AIM → Will you repeat only the lines beginning at the one that mentions "Continue the FreeCAD" and ending at the one that mentions "rows += [high_corner.y", both of them included, exactly?

Rows from a 3D modeling dataset →
━━━
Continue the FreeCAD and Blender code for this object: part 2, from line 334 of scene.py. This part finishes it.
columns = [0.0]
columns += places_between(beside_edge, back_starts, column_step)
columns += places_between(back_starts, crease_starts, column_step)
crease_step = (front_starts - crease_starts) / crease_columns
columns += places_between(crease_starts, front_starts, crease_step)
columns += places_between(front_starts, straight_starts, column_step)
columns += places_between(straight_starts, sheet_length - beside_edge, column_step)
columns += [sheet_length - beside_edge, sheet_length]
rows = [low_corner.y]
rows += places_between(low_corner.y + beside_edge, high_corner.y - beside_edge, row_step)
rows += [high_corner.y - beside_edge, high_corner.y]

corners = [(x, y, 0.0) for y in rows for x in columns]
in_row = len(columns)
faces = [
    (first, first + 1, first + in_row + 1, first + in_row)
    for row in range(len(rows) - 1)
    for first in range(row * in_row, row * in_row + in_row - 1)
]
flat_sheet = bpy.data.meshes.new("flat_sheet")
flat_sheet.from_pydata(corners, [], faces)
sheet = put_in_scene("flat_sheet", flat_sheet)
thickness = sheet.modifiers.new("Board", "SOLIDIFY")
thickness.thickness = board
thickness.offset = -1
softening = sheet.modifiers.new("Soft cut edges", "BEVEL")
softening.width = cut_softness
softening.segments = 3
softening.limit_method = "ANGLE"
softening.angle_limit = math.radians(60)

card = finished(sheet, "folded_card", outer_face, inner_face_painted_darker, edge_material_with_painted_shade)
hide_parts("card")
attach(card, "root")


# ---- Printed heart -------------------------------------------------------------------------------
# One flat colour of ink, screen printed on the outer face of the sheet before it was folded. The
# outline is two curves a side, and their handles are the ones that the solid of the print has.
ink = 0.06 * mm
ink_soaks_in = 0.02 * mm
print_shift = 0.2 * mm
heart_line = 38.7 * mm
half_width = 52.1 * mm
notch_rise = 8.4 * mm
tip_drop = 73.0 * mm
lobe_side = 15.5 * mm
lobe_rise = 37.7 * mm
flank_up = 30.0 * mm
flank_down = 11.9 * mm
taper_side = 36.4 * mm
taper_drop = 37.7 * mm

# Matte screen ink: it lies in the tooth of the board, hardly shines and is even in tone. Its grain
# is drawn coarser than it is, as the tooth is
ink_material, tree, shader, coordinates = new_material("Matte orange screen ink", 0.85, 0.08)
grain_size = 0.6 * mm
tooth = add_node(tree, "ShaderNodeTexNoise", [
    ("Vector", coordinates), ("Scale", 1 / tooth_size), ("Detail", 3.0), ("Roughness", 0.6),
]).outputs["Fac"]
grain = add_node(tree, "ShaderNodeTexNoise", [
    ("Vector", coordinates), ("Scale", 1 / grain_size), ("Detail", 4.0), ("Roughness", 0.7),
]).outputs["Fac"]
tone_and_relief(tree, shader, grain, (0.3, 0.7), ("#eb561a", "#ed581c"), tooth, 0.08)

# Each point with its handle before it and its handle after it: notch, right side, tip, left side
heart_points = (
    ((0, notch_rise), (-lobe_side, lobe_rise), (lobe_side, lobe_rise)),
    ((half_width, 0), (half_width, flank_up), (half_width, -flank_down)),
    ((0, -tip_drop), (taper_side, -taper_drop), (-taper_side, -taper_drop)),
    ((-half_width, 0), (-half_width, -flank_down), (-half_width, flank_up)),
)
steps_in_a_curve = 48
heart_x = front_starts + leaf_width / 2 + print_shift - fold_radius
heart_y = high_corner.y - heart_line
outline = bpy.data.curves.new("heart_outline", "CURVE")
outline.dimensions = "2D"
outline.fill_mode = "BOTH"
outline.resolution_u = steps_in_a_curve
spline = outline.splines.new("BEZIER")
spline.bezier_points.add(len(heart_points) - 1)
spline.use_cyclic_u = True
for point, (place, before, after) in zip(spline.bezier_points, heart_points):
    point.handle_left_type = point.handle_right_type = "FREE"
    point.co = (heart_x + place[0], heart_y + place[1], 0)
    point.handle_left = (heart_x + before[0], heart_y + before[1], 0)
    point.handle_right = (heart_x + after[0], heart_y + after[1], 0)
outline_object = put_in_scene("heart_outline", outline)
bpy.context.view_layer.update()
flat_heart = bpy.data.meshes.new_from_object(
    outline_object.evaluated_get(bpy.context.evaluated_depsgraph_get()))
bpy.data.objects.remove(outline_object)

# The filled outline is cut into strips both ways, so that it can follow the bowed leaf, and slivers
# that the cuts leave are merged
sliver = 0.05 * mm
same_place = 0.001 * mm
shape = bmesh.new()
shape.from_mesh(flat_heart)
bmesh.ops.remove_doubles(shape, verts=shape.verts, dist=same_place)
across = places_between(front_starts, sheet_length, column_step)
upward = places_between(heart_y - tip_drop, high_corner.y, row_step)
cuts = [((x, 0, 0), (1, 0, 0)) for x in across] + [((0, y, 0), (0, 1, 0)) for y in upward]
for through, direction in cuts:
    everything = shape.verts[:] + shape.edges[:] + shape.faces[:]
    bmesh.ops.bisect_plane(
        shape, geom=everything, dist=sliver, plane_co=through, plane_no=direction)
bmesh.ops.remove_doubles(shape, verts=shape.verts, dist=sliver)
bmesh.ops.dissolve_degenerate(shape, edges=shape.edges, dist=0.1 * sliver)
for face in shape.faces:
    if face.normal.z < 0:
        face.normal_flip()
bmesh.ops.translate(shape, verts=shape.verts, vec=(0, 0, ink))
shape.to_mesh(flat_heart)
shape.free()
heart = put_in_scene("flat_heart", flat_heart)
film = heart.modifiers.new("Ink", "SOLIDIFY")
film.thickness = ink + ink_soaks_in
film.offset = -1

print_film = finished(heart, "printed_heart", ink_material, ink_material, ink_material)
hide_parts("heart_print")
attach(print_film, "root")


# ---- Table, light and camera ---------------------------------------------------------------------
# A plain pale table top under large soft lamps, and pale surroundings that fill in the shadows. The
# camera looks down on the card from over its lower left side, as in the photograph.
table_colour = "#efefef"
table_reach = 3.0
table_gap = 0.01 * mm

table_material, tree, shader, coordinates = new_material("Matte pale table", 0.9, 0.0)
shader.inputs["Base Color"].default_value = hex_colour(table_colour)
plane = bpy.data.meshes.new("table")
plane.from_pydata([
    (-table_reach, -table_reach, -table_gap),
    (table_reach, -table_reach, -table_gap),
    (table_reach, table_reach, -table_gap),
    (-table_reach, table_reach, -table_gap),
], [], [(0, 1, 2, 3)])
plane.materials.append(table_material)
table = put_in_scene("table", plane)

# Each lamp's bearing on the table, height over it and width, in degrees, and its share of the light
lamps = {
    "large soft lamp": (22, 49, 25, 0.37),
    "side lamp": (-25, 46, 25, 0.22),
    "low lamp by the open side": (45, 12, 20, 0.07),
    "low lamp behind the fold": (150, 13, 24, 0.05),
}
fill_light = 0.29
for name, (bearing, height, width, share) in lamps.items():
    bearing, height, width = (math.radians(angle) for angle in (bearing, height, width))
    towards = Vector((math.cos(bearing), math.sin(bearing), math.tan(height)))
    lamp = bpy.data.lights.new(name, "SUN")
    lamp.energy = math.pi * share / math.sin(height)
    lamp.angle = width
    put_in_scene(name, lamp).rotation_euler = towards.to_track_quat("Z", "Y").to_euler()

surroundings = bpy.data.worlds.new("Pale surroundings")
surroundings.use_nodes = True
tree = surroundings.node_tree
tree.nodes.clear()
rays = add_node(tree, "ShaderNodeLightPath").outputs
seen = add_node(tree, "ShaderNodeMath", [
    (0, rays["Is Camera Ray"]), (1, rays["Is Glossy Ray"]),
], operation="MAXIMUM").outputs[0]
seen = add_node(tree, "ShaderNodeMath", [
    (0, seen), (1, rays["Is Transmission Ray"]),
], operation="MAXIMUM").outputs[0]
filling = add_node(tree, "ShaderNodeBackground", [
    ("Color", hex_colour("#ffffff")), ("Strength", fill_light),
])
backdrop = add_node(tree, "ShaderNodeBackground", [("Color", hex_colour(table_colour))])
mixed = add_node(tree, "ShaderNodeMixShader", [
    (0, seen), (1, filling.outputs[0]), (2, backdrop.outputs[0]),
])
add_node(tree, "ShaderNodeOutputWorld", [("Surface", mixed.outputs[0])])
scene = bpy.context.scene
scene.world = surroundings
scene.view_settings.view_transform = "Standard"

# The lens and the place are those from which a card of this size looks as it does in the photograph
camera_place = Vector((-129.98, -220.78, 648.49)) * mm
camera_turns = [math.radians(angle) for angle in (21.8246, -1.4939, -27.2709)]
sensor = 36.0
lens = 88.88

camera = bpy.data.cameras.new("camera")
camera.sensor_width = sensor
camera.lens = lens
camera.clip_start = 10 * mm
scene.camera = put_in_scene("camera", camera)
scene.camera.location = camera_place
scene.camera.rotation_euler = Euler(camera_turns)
━━━
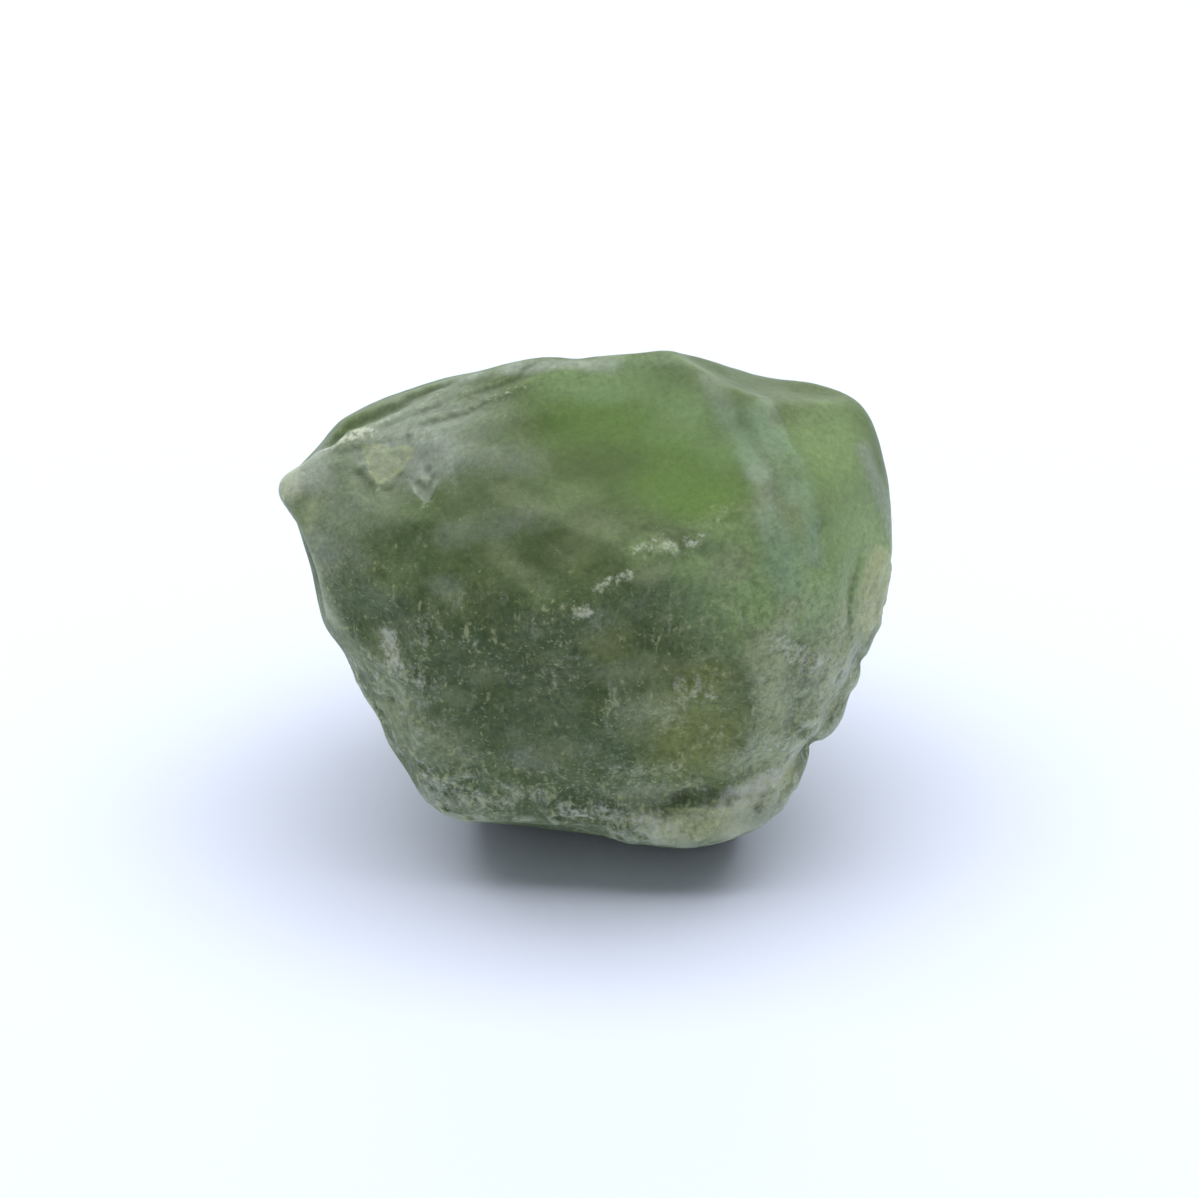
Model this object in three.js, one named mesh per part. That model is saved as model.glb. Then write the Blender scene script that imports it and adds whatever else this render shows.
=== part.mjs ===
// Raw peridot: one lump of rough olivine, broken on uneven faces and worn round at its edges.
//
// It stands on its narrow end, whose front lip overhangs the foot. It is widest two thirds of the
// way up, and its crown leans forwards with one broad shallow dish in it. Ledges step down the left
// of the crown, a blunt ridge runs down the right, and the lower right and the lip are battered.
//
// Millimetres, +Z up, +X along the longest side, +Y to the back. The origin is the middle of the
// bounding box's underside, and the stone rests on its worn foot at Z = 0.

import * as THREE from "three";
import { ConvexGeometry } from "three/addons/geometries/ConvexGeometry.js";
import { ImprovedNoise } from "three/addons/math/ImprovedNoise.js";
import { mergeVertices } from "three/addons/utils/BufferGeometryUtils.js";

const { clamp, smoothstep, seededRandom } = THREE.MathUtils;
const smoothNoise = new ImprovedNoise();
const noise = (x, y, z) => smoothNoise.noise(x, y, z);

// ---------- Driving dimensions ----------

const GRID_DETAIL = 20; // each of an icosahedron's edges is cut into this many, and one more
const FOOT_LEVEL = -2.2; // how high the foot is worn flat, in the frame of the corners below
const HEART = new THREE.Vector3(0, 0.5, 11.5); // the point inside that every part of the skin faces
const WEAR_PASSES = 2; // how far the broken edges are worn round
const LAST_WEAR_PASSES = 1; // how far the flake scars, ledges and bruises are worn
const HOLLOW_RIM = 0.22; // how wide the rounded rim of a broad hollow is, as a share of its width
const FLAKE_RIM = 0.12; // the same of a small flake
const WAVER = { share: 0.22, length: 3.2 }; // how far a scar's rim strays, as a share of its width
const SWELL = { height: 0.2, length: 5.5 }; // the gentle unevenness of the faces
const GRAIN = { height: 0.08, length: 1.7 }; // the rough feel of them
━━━
SOLUTION BELOW →
Continue the FreeCAD and Blender code for this object: part 2, from line 334 of scene.py. This part finishes it.
columns = [0.0]
columns += places_between(beside_edge, back_starts, column_step)
columns += places_between(back_starts, crease_starts, column_step)
crease_step = (front_starts - crease_starts) / crease_columns
columns += places_between(crease_starts, front_starts, crease_step)
columns += places_between(front_starts, straight_starts, column_step)
columns += places_between(straight_starts, sheet_length - beside_edge, column_step)
columns += [sheet_length - beside_edge, sheet_length]
rows = [low_corner.y]
rows += places_between(low_corner.y + beside_edge, high_corner.y - beside_edge, row_step)
rows += [high_corner.y - beside_edge, high_corner.y]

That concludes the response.